> [Problem to solve] Repeat, exactly as written, every line from the one holding "The build123d and" through the one holding "return material, tree, shader". Leave out all other lines.

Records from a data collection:
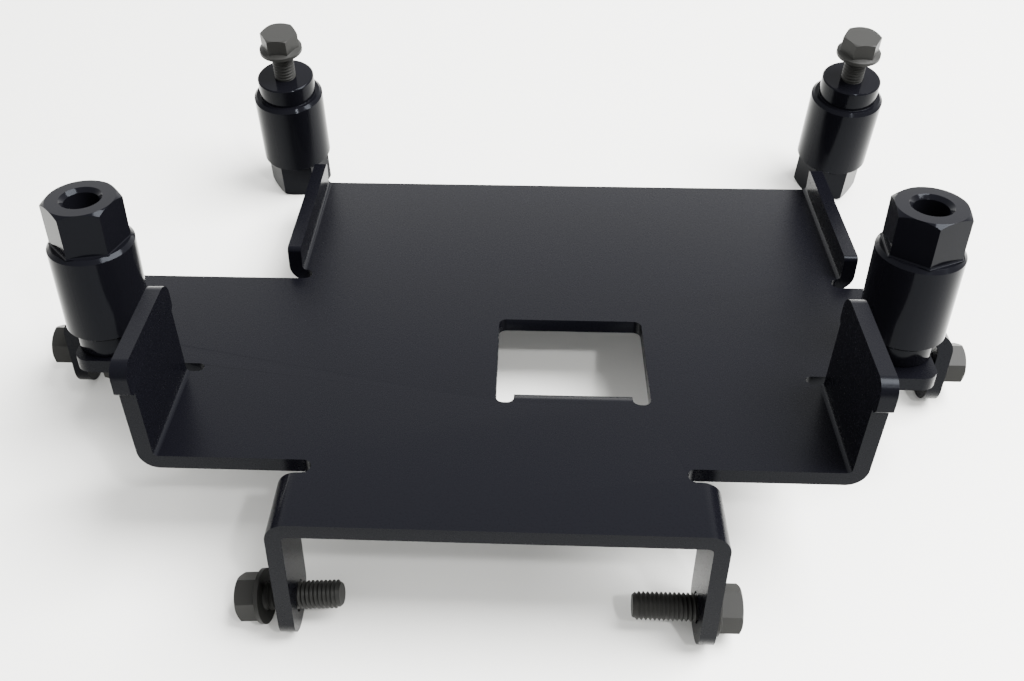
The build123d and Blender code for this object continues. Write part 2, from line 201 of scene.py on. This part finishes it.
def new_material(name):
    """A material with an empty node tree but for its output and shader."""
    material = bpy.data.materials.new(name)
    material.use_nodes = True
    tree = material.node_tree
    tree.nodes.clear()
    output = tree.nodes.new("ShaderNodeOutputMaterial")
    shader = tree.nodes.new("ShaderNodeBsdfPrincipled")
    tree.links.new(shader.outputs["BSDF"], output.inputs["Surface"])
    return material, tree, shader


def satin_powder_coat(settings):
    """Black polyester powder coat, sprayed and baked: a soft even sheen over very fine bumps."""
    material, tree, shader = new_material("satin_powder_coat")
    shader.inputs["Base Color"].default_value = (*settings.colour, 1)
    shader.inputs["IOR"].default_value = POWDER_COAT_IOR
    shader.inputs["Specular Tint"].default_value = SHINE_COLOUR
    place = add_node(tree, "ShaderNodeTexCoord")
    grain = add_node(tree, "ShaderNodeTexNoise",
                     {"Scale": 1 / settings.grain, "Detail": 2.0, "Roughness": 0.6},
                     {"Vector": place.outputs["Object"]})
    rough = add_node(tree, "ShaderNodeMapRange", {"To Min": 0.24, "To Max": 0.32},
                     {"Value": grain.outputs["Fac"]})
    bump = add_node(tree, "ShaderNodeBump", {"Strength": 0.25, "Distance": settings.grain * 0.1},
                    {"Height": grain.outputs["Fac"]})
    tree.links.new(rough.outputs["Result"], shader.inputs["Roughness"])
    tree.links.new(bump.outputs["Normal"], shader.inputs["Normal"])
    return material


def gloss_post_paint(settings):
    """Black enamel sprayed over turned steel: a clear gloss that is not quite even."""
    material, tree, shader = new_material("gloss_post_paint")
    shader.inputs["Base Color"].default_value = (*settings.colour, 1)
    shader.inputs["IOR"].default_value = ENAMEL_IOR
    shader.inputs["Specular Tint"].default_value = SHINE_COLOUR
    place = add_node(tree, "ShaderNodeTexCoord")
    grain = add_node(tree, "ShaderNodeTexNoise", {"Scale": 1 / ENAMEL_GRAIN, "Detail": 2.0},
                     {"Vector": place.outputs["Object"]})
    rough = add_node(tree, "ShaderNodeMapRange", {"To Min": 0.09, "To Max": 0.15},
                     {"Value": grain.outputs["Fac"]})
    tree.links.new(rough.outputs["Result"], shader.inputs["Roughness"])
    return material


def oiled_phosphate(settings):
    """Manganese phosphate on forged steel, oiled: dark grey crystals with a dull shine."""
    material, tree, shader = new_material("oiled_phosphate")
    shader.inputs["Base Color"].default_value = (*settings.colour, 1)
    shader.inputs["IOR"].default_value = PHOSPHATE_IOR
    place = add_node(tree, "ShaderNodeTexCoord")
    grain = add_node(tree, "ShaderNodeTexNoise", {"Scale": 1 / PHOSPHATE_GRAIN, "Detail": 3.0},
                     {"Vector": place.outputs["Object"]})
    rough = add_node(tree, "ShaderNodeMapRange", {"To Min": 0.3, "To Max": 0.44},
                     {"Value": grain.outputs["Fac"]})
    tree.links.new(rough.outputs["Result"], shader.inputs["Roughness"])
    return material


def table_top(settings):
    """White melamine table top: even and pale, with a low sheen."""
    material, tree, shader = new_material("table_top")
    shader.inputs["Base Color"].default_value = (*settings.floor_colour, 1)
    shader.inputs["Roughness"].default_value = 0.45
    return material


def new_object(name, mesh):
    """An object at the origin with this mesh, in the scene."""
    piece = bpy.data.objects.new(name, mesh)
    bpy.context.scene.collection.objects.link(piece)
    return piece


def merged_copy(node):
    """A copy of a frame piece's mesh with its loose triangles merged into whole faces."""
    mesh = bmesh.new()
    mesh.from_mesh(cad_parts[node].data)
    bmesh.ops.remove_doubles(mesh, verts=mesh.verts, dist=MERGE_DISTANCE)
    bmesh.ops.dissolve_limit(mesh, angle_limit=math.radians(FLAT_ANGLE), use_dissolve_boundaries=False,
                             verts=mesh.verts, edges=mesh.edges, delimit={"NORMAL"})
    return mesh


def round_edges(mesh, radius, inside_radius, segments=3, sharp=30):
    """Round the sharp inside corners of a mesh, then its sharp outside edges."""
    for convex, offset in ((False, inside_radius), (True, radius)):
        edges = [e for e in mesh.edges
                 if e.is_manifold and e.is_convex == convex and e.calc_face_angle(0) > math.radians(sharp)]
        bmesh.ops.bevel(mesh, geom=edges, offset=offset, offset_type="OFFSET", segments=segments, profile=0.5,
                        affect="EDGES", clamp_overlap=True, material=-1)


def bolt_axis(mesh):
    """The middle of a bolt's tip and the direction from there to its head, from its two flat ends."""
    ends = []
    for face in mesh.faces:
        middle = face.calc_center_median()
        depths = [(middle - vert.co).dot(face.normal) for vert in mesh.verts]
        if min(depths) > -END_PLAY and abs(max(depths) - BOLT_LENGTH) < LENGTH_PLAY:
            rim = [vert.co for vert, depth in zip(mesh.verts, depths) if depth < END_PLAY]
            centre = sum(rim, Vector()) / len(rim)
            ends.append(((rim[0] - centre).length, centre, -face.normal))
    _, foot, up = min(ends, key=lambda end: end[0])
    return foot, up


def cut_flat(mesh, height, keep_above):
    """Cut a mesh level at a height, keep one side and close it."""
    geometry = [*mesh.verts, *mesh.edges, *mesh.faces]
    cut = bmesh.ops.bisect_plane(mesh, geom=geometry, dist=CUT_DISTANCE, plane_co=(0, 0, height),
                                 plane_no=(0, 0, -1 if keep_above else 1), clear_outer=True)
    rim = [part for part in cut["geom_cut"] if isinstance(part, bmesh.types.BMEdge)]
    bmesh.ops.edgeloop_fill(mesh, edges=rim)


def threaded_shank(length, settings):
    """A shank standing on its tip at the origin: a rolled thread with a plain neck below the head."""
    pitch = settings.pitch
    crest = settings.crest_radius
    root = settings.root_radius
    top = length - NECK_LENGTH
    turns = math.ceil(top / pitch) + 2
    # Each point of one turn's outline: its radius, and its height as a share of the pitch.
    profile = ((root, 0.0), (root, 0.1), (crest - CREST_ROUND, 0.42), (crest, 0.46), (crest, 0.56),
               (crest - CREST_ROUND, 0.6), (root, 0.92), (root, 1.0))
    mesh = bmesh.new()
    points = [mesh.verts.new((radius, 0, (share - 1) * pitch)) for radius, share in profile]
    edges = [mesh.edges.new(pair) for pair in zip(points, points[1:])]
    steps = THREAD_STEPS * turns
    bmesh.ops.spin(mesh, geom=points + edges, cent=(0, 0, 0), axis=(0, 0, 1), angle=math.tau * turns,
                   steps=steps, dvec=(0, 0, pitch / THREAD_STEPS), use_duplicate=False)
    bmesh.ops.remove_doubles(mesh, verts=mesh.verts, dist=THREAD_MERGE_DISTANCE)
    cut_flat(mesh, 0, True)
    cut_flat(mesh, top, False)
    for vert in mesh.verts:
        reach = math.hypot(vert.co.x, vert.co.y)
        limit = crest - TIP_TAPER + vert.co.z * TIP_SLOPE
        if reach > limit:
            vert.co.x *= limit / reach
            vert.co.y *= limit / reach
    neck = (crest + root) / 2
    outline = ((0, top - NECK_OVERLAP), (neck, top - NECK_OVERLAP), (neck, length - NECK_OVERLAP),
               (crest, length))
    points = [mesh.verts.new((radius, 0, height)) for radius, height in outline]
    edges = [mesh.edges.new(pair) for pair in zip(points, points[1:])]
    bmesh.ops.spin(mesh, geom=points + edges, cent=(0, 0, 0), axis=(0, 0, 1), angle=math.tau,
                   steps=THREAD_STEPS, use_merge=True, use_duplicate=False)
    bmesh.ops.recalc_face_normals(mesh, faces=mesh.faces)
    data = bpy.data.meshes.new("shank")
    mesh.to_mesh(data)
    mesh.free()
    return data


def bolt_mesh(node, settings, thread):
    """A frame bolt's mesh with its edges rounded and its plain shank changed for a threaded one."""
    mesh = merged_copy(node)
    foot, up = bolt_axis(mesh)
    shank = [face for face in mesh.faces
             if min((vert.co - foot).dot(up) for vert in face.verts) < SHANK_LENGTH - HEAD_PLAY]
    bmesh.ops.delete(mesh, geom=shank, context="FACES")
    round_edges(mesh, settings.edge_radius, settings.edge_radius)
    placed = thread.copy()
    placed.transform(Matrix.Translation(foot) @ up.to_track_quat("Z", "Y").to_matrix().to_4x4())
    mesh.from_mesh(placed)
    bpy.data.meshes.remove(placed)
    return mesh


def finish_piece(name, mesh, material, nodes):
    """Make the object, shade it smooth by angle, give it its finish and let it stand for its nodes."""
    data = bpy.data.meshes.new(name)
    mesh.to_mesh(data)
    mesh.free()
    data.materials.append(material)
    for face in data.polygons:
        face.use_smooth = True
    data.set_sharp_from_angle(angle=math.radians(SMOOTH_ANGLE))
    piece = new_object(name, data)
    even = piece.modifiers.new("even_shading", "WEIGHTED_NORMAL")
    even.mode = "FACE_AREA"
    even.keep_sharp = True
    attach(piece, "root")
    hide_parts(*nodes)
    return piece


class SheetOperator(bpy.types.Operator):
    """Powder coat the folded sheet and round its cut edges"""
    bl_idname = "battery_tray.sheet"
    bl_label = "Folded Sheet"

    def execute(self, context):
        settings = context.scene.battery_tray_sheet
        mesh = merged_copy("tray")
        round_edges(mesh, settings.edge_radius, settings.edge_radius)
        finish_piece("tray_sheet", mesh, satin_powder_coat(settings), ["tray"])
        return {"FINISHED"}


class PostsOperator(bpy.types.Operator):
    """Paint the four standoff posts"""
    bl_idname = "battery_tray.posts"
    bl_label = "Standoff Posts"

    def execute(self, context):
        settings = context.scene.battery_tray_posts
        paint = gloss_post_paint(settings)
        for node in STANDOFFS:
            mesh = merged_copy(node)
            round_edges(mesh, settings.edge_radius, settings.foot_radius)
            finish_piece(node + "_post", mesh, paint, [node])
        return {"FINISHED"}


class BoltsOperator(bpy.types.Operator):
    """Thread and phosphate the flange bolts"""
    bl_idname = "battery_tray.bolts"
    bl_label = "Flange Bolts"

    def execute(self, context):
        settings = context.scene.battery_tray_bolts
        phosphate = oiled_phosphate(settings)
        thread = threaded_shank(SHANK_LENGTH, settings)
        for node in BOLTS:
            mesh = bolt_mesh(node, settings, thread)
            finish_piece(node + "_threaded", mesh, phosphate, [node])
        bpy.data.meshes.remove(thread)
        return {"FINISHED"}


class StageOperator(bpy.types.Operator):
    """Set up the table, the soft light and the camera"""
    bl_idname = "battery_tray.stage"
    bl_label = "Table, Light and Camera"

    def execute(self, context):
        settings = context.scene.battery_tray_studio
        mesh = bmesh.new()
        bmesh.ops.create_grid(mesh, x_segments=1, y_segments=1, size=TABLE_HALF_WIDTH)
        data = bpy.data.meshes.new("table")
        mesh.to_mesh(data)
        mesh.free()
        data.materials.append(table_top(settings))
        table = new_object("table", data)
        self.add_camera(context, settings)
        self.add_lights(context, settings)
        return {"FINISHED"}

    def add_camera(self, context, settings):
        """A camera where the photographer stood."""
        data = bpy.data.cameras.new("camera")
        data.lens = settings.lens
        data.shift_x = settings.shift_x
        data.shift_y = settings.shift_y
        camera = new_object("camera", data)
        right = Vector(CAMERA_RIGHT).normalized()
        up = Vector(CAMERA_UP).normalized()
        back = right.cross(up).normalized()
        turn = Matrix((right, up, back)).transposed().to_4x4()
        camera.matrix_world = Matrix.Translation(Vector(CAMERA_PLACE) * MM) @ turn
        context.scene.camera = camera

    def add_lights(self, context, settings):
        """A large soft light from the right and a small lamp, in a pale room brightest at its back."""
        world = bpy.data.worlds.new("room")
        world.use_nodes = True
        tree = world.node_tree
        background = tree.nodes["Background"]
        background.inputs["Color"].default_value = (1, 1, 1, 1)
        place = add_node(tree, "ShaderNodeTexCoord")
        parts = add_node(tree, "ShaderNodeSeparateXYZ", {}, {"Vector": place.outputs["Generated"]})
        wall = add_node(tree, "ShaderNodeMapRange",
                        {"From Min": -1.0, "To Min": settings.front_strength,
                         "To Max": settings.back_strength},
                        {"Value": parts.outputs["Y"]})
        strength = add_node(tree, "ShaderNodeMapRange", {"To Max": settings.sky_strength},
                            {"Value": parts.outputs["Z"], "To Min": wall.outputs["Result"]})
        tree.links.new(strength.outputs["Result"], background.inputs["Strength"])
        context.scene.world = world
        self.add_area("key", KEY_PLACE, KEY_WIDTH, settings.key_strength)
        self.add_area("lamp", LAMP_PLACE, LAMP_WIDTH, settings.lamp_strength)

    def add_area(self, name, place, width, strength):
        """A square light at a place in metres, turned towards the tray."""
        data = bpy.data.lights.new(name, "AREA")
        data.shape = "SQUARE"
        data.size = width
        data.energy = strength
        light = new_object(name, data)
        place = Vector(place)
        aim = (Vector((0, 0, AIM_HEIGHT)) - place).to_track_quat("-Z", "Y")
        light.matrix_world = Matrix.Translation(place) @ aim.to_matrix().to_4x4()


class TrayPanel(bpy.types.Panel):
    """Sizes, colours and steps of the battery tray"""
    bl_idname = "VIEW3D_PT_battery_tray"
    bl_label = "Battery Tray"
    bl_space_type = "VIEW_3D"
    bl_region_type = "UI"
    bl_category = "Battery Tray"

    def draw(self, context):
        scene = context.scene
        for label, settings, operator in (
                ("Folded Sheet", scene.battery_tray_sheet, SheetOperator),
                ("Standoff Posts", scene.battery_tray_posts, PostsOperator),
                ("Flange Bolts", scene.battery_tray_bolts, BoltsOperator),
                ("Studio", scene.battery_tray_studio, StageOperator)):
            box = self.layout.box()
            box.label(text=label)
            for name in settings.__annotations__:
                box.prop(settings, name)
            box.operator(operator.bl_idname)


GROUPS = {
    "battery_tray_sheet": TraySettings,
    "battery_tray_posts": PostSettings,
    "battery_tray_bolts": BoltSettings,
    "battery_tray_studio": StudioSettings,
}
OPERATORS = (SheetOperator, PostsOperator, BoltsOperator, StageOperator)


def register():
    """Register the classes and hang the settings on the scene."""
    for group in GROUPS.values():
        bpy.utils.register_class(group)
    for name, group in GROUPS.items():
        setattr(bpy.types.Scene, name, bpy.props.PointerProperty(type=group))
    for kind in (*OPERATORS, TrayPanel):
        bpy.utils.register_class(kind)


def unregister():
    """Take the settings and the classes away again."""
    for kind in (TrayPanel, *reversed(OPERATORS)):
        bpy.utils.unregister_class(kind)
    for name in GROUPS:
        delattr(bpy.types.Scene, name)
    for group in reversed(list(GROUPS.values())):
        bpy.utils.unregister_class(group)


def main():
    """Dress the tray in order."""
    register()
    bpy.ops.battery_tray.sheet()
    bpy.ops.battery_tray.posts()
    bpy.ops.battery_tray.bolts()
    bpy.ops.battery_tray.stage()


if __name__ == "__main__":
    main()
==
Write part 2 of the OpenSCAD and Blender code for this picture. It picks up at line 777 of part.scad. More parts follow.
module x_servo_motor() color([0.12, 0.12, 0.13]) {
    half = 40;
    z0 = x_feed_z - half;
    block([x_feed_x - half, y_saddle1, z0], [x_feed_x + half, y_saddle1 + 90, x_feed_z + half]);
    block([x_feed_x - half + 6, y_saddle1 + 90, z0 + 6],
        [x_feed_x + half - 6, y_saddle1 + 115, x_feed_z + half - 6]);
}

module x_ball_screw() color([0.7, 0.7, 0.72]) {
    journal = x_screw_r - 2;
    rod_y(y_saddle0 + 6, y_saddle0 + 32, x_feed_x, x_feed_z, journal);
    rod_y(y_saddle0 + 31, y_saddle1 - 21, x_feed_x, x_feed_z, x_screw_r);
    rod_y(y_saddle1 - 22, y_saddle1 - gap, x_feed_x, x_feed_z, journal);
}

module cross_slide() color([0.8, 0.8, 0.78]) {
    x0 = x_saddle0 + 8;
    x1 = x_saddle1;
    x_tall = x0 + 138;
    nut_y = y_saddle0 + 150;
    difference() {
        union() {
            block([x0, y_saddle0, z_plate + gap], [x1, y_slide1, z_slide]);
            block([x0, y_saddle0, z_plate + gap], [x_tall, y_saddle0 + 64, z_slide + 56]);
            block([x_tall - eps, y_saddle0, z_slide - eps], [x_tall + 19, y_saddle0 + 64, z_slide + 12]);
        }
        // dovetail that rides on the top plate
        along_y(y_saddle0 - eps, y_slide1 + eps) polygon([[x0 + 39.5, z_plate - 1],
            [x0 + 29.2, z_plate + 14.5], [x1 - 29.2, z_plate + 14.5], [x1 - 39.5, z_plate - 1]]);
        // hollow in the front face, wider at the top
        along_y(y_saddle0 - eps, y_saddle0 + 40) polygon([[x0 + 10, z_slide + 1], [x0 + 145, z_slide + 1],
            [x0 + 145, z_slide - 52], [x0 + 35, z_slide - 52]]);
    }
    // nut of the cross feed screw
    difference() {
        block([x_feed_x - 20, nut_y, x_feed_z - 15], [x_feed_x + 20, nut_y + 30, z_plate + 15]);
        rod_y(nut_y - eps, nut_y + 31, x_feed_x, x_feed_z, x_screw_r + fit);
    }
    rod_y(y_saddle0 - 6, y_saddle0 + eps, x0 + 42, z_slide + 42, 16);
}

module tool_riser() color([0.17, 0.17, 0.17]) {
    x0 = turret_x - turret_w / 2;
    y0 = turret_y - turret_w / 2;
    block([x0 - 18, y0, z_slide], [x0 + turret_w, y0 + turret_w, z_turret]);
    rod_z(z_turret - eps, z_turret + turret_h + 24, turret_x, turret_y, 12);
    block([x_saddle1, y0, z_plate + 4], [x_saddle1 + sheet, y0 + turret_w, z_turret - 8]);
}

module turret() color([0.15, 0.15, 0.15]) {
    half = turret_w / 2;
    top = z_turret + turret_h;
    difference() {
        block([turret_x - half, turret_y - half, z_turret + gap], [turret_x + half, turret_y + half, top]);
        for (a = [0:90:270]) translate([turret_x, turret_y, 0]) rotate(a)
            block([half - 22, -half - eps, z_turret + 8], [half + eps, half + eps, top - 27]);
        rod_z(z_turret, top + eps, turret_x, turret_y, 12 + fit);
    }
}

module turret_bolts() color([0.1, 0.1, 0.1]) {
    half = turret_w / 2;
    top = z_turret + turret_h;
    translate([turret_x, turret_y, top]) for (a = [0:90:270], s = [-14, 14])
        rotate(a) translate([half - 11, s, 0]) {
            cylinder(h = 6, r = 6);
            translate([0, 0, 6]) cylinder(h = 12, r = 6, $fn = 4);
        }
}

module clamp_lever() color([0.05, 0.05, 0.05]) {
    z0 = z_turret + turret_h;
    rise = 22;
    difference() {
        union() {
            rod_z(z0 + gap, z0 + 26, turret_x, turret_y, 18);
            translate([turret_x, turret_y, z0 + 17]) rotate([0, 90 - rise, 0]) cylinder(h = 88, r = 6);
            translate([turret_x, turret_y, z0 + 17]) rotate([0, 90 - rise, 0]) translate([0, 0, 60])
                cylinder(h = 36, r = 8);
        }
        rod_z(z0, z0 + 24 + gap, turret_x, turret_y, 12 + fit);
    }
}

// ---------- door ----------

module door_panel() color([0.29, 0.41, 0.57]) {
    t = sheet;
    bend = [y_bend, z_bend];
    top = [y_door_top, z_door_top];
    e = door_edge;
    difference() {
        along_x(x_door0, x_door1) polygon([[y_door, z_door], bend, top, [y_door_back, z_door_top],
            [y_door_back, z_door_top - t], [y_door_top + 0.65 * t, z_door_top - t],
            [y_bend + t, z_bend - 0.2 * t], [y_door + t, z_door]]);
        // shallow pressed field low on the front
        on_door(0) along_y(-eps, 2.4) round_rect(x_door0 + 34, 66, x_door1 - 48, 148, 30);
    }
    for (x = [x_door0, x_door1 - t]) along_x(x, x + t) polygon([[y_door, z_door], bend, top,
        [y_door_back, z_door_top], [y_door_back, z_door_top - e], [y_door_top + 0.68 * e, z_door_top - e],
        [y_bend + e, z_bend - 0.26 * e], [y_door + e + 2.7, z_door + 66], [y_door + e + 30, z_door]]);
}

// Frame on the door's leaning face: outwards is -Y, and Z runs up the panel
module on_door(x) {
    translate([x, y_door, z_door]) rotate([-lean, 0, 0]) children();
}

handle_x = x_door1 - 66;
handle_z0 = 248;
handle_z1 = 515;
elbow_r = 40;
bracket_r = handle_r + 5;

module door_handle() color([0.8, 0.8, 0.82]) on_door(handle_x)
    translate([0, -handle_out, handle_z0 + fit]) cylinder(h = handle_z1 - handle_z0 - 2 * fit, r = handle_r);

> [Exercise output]
The build123d and Blender code for this object continues. Write part 2, from line 201 of scene.py on. This part finishes it.
def new_material(name):
    """A material with an empty node tree but for its output and shader."""
    material = bpy.data.materials.new(name)
    material.use_nodes = True
    tree = material.node_tree
    tree.nodes.clear()
    output = tree.nodes.new("ShaderNodeOutputMaterial")
    shader = tree.nodes.new("ShaderNodeBsdfPrincipled")
    tree.links.new(shader.outputs["BSDF"], output.inputs["Surface"])
    return material, tree, shader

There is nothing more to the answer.